## Begin Provided material
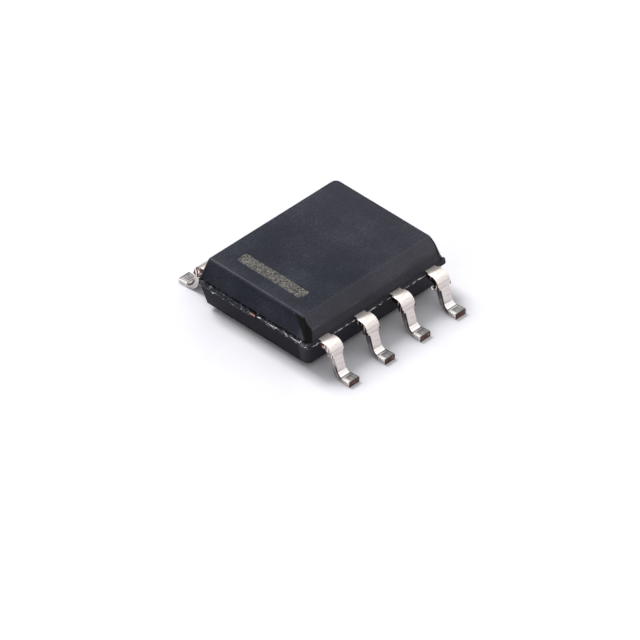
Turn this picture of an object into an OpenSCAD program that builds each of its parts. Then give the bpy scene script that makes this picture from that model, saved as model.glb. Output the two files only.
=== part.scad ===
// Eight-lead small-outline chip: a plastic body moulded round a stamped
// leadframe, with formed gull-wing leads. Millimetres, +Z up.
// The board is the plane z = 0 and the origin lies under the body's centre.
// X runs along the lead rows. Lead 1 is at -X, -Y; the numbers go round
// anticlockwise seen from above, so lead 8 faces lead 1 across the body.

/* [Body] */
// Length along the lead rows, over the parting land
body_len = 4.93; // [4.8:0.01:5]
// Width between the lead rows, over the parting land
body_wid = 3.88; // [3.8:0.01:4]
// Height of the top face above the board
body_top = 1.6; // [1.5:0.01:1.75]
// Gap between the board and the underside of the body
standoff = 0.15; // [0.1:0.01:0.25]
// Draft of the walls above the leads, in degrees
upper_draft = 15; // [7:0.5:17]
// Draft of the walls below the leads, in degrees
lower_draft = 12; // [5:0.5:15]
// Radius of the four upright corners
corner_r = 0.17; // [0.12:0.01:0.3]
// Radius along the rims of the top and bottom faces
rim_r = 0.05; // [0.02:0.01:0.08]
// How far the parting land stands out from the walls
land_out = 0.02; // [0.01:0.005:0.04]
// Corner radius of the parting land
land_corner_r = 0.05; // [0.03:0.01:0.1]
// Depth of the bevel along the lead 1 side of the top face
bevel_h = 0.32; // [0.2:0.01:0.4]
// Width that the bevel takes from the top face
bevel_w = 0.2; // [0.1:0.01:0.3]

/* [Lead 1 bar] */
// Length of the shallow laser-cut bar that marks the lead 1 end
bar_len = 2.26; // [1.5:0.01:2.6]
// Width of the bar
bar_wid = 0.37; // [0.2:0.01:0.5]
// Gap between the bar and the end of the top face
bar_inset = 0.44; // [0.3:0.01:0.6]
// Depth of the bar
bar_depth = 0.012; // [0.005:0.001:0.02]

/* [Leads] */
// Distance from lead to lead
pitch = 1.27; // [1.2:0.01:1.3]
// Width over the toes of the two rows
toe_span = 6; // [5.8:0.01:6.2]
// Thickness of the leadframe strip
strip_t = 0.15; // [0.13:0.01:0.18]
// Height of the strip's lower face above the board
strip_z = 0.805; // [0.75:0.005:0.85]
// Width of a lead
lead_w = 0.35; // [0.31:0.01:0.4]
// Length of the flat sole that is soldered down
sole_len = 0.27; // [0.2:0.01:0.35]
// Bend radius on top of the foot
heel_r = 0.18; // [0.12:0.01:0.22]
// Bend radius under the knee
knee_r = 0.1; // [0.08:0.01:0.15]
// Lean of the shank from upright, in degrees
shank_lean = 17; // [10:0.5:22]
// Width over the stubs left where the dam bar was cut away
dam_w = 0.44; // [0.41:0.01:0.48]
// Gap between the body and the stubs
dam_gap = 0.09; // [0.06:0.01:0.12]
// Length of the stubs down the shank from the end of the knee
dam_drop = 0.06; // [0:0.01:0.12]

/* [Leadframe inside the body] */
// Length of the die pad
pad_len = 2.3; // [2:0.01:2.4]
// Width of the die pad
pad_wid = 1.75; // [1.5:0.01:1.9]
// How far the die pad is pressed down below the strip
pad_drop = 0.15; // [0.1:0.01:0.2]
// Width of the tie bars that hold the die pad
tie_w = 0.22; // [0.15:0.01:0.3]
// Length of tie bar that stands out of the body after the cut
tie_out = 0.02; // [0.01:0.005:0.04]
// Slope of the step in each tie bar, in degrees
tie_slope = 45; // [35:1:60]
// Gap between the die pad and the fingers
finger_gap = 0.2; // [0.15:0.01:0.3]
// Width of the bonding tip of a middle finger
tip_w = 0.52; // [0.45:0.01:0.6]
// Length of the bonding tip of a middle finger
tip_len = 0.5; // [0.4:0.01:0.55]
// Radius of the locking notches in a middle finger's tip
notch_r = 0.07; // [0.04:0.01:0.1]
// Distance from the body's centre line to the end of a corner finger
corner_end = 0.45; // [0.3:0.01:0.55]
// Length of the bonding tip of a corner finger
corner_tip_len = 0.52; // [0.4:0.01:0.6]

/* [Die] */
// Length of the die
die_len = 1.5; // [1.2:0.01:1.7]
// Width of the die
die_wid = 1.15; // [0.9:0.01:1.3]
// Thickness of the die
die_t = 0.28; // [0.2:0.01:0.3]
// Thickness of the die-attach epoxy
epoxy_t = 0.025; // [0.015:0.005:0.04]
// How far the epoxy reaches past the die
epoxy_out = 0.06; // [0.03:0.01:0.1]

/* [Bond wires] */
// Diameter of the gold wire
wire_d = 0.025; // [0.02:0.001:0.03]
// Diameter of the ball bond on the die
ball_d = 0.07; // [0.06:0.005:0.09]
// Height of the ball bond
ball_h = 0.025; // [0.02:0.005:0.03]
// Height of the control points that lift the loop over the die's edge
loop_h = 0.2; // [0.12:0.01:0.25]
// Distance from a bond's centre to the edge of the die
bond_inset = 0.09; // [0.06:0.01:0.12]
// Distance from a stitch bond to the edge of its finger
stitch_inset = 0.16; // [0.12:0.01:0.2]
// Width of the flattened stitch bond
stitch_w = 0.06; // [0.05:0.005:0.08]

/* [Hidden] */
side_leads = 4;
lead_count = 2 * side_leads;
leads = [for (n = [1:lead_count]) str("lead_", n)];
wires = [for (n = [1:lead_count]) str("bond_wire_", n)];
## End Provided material
Set task:
Copy out the full material exactly as it appears.

The answer:
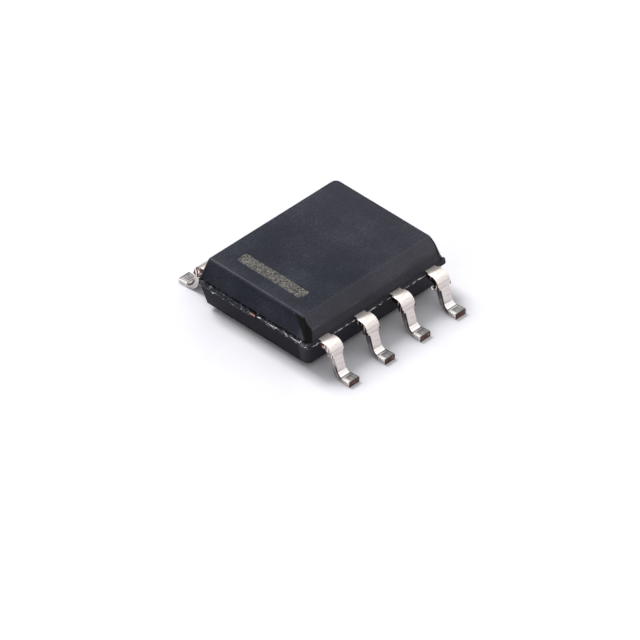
Turn this picture of an object into an OpenSCAD program that builds each of its parts. Then give the bpy scene script that makes this picture from that model, saved as model.glb. Output the two files only.
=== part.scad ===
// Eight-lead small-outline chip: a plastic body moulded round a stamped
// leadframe, with formed gull-wing leads. Millimetres, +Z up.
// The board is the plane z = 0 and the origin lies under the body's centre.
// X runs along the lead rows. Lead 1 is at -X, -Y; the numbers go round
// anticlockwise seen from above, so lead 8 faces lead 1 across the body.

/* [Body] */
// Length along the lead rows, over the parting land
body_len = 4.93; // [4.8:0.01:5]
// Width between the lead rows, over the parting land
body_wid = 3.88; // [3.8:0.01:4]
// Height of the top face above the board
body_top = 1.6; // [1.5:0.01:1.75]
// Gap between the board and the underside of the body
standoff = 0.15; // [0.1:0.01:0.25]
// Draft of the walls above the leads, in degrees
upper_draft = 15; // [7:0.5:17]
// Draft of the walls below the leads, in degrees
lower_draft = 12; // [5:0.5:15]
// Radius of the four upright corners
corner_r = 0.17; // [0.12:0.01:0.3]
// Radius along the rims of the top and bottom faces
rim_r = 0.05; // [0.02:0.01:0.08]
// How far the parting land stands out from the walls
land_out = 0.02; // [0.01:0.005:0.04]
// Corner radius of the parting land
land_corner_r = 0.05; // [0.03:0.01:0.1]
// Depth of the bevel along the lead 1 side of the top face
bevel_h = 0.32; // [0.2:0.01:0.4]
// Width that the bevel takes from the top face
bevel_w = 0.2; // [0.1:0.01:0.3]

/* [Lead 1 bar] */
// Length of the shallow laser-cut bar that marks the lead 1 end
bar_len = 2.26; // [1.5:0.01:2.6]
// Width of the bar
bar_wid = 0.37; // [0.2:0.01:0.5]
// Gap between the bar and the end of the top face
bar_inset = 0.44; // [0.3:0.01:0.6]
// Depth of the bar
bar_depth = 0.012; // [0.005:0.001:0.02]

/* [Leads] */
// Distance from lead to lead
pitch = 1.27; // [1.2:0.01:1.3]
// Width over the toes of the two rows
toe_span = 6; // [5.8:0.01:6.2]
// Thickness of the leadframe strip
strip_t = 0.15; // [0.13:0.01:0.18]
// Height of the strip's lower face above the board
strip_z = 0.805; // [0.75:0.005:0.85]
// Width of a lead
lead_w = 0.35; // [0.31:0.01:0.4]
// Length of the flat sole that is soldered down
sole_len = 0.27; // [0.2:0.01:0.35]
// Bend radius on top of the foot
heel_r = 0.18; // [0.12:0.01:0.22]
// Bend radius under the knee
knee_r = 0.1; // [0.08:0.01:0.15]
// Lean of the shank from upright, in degrees
shank_lean = 17; // [10:0.5:22]
// Width over the stubs left where the dam bar was cut away
dam_w = 0.44; // [0.41:0.01:0.48]
// Gap between the body and the stubs
dam_gap = 0.09; // [0.06:0.01:0.12]
// Length of the stubs down the shank from the end of the knee
dam_drop = 0.06; // [0:0.01:0.12]

/* [Leadframe inside the body] */
// Length of the die pad
pad_len = 2.3; // [2:0.01:2.4]
// Width of the die pad
pad_wid = 1.75; // [1.5:0.01:1.9]
// How far the die pad is pressed down below the strip
pad_drop = 0.15; // [0.1:0.01:0.2]
// Width of the tie bars that hold the die pad
tie_w = 0.22; // [0.15:0.01:0.3]
// Length of tie bar that stands out of the body after the cut
tie_out = 0.02; // [0.01:0.005:0.04]
// Slope of the step in each tie bar, in degrees
tie_slope = 45; // [35:1:60]
// Gap between the die pad and the fingers
finger_gap = 0.2; // [0.15:0.01:0.3]
// Width of the bonding tip of a middle finger
tip_w = 0.52; // [0.45:0.01:0.6]
// Length of the bonding tip of a middle finger
tip_len = 0.5; // [0.4:0.01:0.55]
// Radius of the locking notches in a middle finger's tip
notch_r = 0.07; // [0.04:0.01:0.1]
// Distance from the body's centre line to the end of a corner finger
corner_end = 0.45; // [0.3:0.01:0.55]
// Length of the bonding tip of a corner finger
corner_tip_len = 0.52; // [0.4:0.01:0.6]

/* [Die] */
// Length of the die
die_len = 1.5; // [1.2:0.01:1.7]
// Width of the die
die_wid = 1.15; // [0.9:0.01:1.3]
// Thickness of the die
die_t = 0.28; // [0.2:0.01:0.3]
// Thickness of the die-attach epoxy
epoxy_t = 0.025; // [0.015:0.005:0.04]
// How far the epoxy reaches past the die
epoxy_out = 0.06; // [0.03:0.01:0.1]

/* [Bond wires] */
// Diameter of the gold wire
wire_d = 0.025; // [0.02:0.001:0.03]
// Diameter of the ball bond on the die
ball_d = 0.07; // [0.06:0.005:0.09]
// Height of the ball bond
ball_h = 0.025; // [0.02:0.005:0.03]
// Height of the control points that lift the loop over the die's edge
loop_h = 0.2; // [0.12:0.01:0.25]
// Distance from a bond's centre to the edge of the die
bond_inset = 0.09; // [0.06:0.01:0.12]
// Distance from a stitch bond to the edge of its finger
stitch_inset = 0.16; // [0.12:0.01:0.2]
// Width of the flattened stitch bond
stitch_w = 0.06; // [0.05:0.005:0.08]

/* [Hidden] */
side_leads = 4;
lead_count = 2 * side_leads;
leads = [for (n = [1:lead_count]) str("lead_", n)];
wires = [for (n = [1:lead_count]) str("bond_wire_", n)];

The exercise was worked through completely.